We drove south through the desert along a nice paved road. This wasn’t graceful sand dune desert like I’d seen near Darvaza. It wasn’t rolling scrub desert like I’d seen between Mary and Turkmenabat. It was wasteland. Flat, yellow-orange sand as far as I could see, with almost nothing growing. Now and then, we passed a herd of bobbing oil wells, spread out across the barren plain. We overtook several tanker trucks with Iranian plates that appeared to be carrying oil. After about an hour of driving, we cleared a checkpoint and stopped at a roadside stand to pick up a half-dozen
somsa
s filled with onions and chopped mutton fat. I ate a couple in the back seat, staring out the window, content to be on the road.
A little while later, the highway ended and we turned off onto a dirt road that led out across the desert.
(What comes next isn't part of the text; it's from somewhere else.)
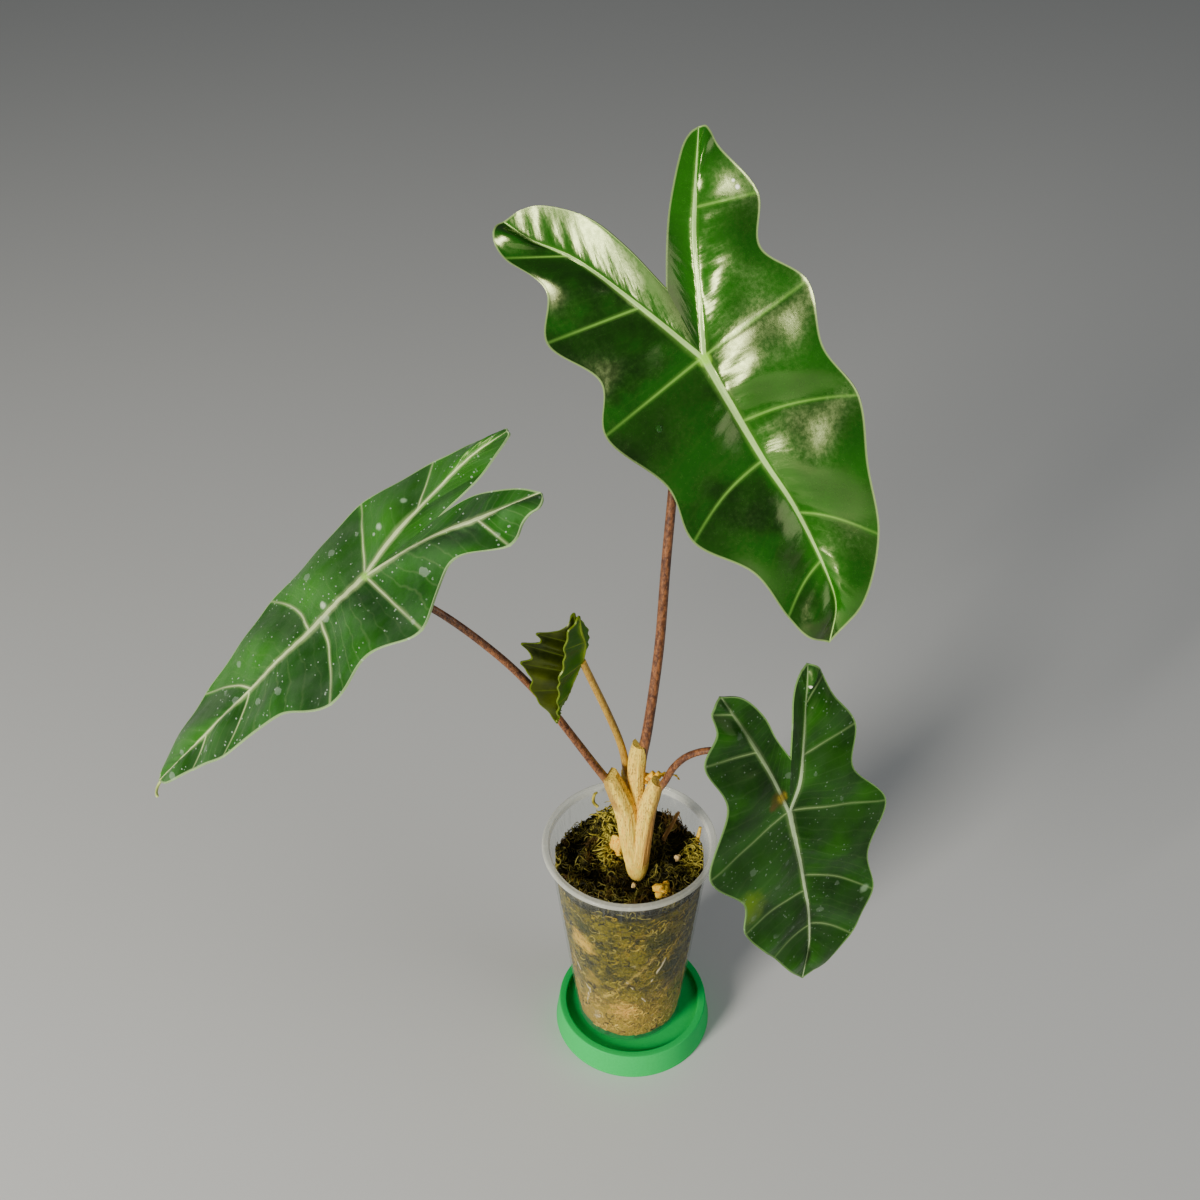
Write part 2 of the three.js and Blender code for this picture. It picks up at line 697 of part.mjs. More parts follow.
function mossTop(x, y) {
  const radius = Math.hypot(x, y);
  const angle = Math.atan2(y, x);
  const rings = Math.sin(3 * angle + radius / 9) + 0.8 * Math.cos(radius / 3.1 + 2 * angle);
  const waves = rings + 0.6 * Math.sin(7 * angle);
  const nearPlant = Math.exp(-((x - PLANT.x) ** 2 + (y - PLANT.y) ** 2) / 120);
  const { heap } = MOSS;
  const heaped = heap.height * Math.exp(-((x - heap.x) ** 2 + (y - heap.y) ** 2) / heap.spread);
  return MOSS.level + heaped + MOSS.bump * waves * (1 - nearPlant) * Math.min(1, radius / 12) - 0.5 * nearPlant;
}

// The body of moss fills the cup, clear of its wall, with a bumpy top
function mossBody() {
  const sides = ROUND_SIDES;
  const floor = STAND.seatHeight + CUP.wall + GAP;
  const sideAt = (z) => cupInnerRadius(z) - GAP - 0.1;
  const ring = (radiusAt, heightAt) =>
    Array.from({ length: sides }, (_, s) => {
      const angle = (2 * Math.PI * s) / sides;
      const [x, y] = [Math.cos(angle), Math.sin(angle)];
      const z = heightAt(x, y);
      const radius = radiusAt(z);
      return new THREE.Vector3(x * radius, y * radius, z);
    });
  const inset = CUP.baseRound + 1;
  const rings = [
    ring(() => CUP.baseRadius - CUP.wall - inset, () => floor),
    ring(sideAt, () => floor + inset),
    ring(sideAt, () => 70),
  ];
  const outer = sideAt(MOSS.level);
  rings.push(ring(sideAt, (x, y) => mossTop(x * outer, y * outer) - 1.5));
  for (const share of [0.95, 0.82, 0.68, 0.54, 0.4, 0.26, 0.1])
    rings.push(ring(() => outer * share, (x, y) => mossTop(x * outer * share, y * outer * share)));
  return solidOf(loft(rings));
}

// Places on the moss that stay free for the plant and for the bits that lie there
const KEPT_FREE = [
  [PLANT.x, PLANT.y, 11],
  [PLANT.x - 6, PLANT.y, 9],
  ...Object.values(CHIPS).map(({ centre, size }) => [centre[0], centre[1], Math.max(...size) + 3]),
  [TWIG[1][0], TWIG[1][1], 5],
  [TWIG[3][0], TWIG[3][1], 6],
];

// Short bent strands of moss, rooted in the body
function mossStrands() {
  const random = randomFrom(MOSS.seed);
  const strands = [];
  while (strands.length < MOSS.strands) {
    const angle = 2 * Math.PI * random();
    const distance = 33 * Math.sqrt(random());
    const [x, y] = [distance * Math.cos(angle), distance * Math.sin(angle)];
    const length = THREE.MathUtils.lerp(MOSS.shortest, MOSS.longest, random());
    const heading = 2 * Math.PI * random();
    const reach = length * THREE.MathUtils.lerp(0.15, 0.6, random());
    const [dx, dy] = [reach * Math.cos(heading), reach * Math.sin(heading)];
    if (Math.hypot(x + dx, y + dy) > 35) continue;
    const blocked = ([cx, cy, radius]) =>
      Math.hypot(x - cx, y - cy) < radius || Math.hypot(x + dx - cx, y + dy - cy) < radius;
    if (KEPT_FREE.some(blocked)) continue;
    const z = mossTop(x, y);
    strands.push(
      taperedTube(
        [
          [x - dx / 4, y - dy / 4, z - MOSS.strandDepth, MOSS.strandRadius],
          [x, y, z + length * 0.3, MOSS.strandRadius * 0.9],
          [x + dx, y + dy, z + length * 0.7, 0.35],
        ],
        3,
        4,
      ),
    );
  }
  return strands;
}

// A lumpy chip: a sphere of few faces with its points moved in and out by a formula
function chipGeometry({ centre, size, turn }, extra = 0) {
  const ball = new THREE.IcosahedronGeometry(1, 1);
  const position = ball.getAttribute("position");
  for (let i = 0; i < position.count; i++) {
    const p = new THREE.Vector3().fromBufferAttribute(position, i);
    const coarse = 0.13 * Math.sin(3.1 * p.x + 4.3 * p.z) * Math.cos(3.7 * p.y);
    const lump = 1 + coarse + 0.08 * Math.sin(7 * p.x * p.y + 2);
    p.multiplyScalar(lump).multiply(vector(size).addScalar(extra));
    position.setXYZ(i, p.x, p.y, p.z);
  }
  return ball.rotateZ(radians(turn)).translate(...centre);
}

function mossGeometry() {
  let moss = mossBody();
  for (const strand of mossStrands()) moss = moss.add(solidOf(strand));
  moss = moss.subtract(rootstock(GAP));
  moss = moss.subtract(solidOf(footTube(2 * GAP, 150)));
  for (const chip of Object.values(CHIPS)) moss = moss.subtract(solidOf(chipGeometry(chip, GAP)));
  moss = moss.subtract(solidOf(taperedTube(TWIG, 5, 6, GAP)));
  return geometryOf(largest(moss));
}

// Cup and stand

function cupProfile() {
  const { baseRadius, wall, height, rimRadius, rimHeight, rimThickness, baseRound } = CUP;
  const bottom = STAND.seatHeight;
  const top = bottom + height;
  const step = top - CUP.stepBelowRim;
  const bead = rimHeight / 2;
  const outerTop = CUP.wallTopRadius;
  const widened = outerTop + CUP.stepWidth;
  const beadMiddle = rimRadius - bead;
  return [
    [0, bottom],
    ...roundCorner(baseRadius - baseRound, bottom + baseRound, baseRound, -90, -10, 2),
    [outerTop, step],
    [widened, step + 1],
    [widened, top - rimHeight],
    ...roundCorner(beadMiddle, top - bead, bead, -90, 90, 4),
    [rimRadius - rimThickness - bead * 0.4, top - 0.3],
    [widened - wall, top - rimHeight * 0.6],
    [widened - wall, step + 1.2],
    [outerTop - wall, step],
    ...roundCorner(baseRadius - baseRound, bottom + baseRound, baseRound - wall, -10, -90, 2),
    [0, bottom + wall],
  ];
}

function standProfile() {
  const { height, footRadius, topRadius, lipRadius, seatHeight, edge } = STAND;
  return [
    [0, 0],
    ...roundCorner(footRadius - edge, edge, edge, -90, 0, 2),
    ...roundCorner(topRadius - edge, height - edge, edge, 0, 90, 2),
    ...roundCorner(lipRadius + edge, height - edge, edge, 90, 180, 2),
    [lipRadius, seatHeight],
    [0, seatHeight],
  ];
}

// Materials, as in daylight
function finish(color, roughness, more = {}) {
  return new THREE.MeshStandardMaterial({ color, roughness, metalness: 0, ...more });
}

const FINISHES = {
  stand: finish(0x0ccf5c, 0.45),
  cup: finish(0xe6ecec, 0.12, { transparent: true, opacity: 0.3 }),
  moss: finish(0x5d5a22, 0.95),
  root: finish(0xcbbd8a, 0.8),
  sheath: finish(0xd9c58a, 0.6),
  stalk: finish(0x7a4b37, 0.5),
  youngStalk: finish(0xb8974d, 0.5),
  blade: finish(0x1f5a1e, 0.28),
  youngBlade: finish(0x3c4d17, 0.35),
  bark: finish(0xd59a5c, 0.9),
  twig: finish(0x8a5a34, 0.9),
};

// Assembly
const plant = new THREE.Group();

function add(name, geometry, material) {
  const bare = new THREE.BufferGeometry();
  bare.setAttribute("position", geometry.getAttribute("position"));
  bare.setIndex(geometry.getIndex());
  const mesh = new THREE.Mesh(bare, material);
  mesh.name = name;
  plant.add(mesh);
  return mesh;
}

for (const leaf of Object.values(LEAVES)) leaf.scale = Math.min(1, leaf.midrib[0][0] / 100);

add("stand", geometryOf(solidOf(turned(standProfile(), 48))), FINISHES.stand).position.x = STAND.shift;
add("cup", geometryOf(solidOf(turned(cupProfile(), ROUND_SIDES))), FINISHES.cup);
add("moss", mossGeometry(), FINISHES.moss);
add("rootstock", geometryOf(rootstock(0)), FINISHES.root);
add("leaf_bases", leafBasesGeometry(), FINISHES.sheath);
for (const [name, stalk] of Object.entries(STALKS))
  add(name, stalkGeometry(stalk), name === "petiole_4" ? FINISHES.youngStalk : FINISHES.stalk);
for (const [name, leaf] of Object.entries(LEAVES))
  add(name, bladeGeometry(leaf), name === "leaf_4" ? FINISHES.youngBlade : FINISHES.blade);
for (const [name, chip] of Object.entries(CHIPS)) add(name, chipGeometry(chip), FINISHES.bark);
add("twig", taperedTube(TWIG, 5, 6), FINISHES.twig);

export default plant;
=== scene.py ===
# %% [markdown]
# # Dressing the potted alocasia
# The model that comes in holds plain solids in their right size and place. Each of them is replaced here
# by a finer piece of about the same form, with veins, a grain and its own material. All lengths below are
# in millimetres, and become metres when a mesh is made.

import math

import bmesh
import bpy
import numpy as np
from mathutils import Matrix, Vector


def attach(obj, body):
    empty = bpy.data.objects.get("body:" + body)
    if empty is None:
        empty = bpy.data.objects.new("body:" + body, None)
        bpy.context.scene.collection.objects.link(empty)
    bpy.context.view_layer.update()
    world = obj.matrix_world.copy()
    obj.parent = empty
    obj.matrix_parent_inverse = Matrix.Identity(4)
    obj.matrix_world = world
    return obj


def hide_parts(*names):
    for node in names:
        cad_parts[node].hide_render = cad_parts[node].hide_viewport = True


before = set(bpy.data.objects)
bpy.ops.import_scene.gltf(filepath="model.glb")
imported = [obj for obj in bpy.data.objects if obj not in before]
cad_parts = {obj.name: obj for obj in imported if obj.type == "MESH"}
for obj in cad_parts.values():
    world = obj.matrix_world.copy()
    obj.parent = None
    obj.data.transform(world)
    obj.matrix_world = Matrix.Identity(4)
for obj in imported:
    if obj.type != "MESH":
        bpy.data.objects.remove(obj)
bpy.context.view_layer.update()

# %% [markdown]
# ## Dimensions
# These repeat the solids' own dimensions, so that every finer piece lies where its solid does. One leaf
# base and the two bark chips are a little thicker here than their solids.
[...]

We passed herds of camels dressed in winter sweaters with holes cut out to accommodate their humps, tended by shepherds on ancient motorcycles. Though there were no villages in sight, the dirt tracks were busy with cars, trucks, and motorcycles. When the road ended, Rahat drove into the open desert, heading for two minarets on the horizon. The landscape had changed. The sand was now dotted with bushes, which made it seem less forbidding.
We roared along at 40 miles an hour across the open desert, dodging holes and bushes and ditches. When we got to within a quarter-mile of the minarets, Rahat stopped the car. Piles of bricks the remains of houses – blocked our way. We got out and walked, passing a desiccated camel carcass, ribs bleached by the sun, fur clinging to its face. The ground was littered with pottery shards, beautifully glazed bits of turquoise, cobalt blue, black, white, and green. Some were decorated with patterns or Arabic script. Beyond the ruined houses was a moat and then a dirt-covered city wall with brickwork showing through in places – like the ones I’d seen at Merv but much smaller. Towering over it all were three structures: two minarets and a partially ruined
pishtaq
(mosque entrance). We combed through the pottery shards and circled the walls.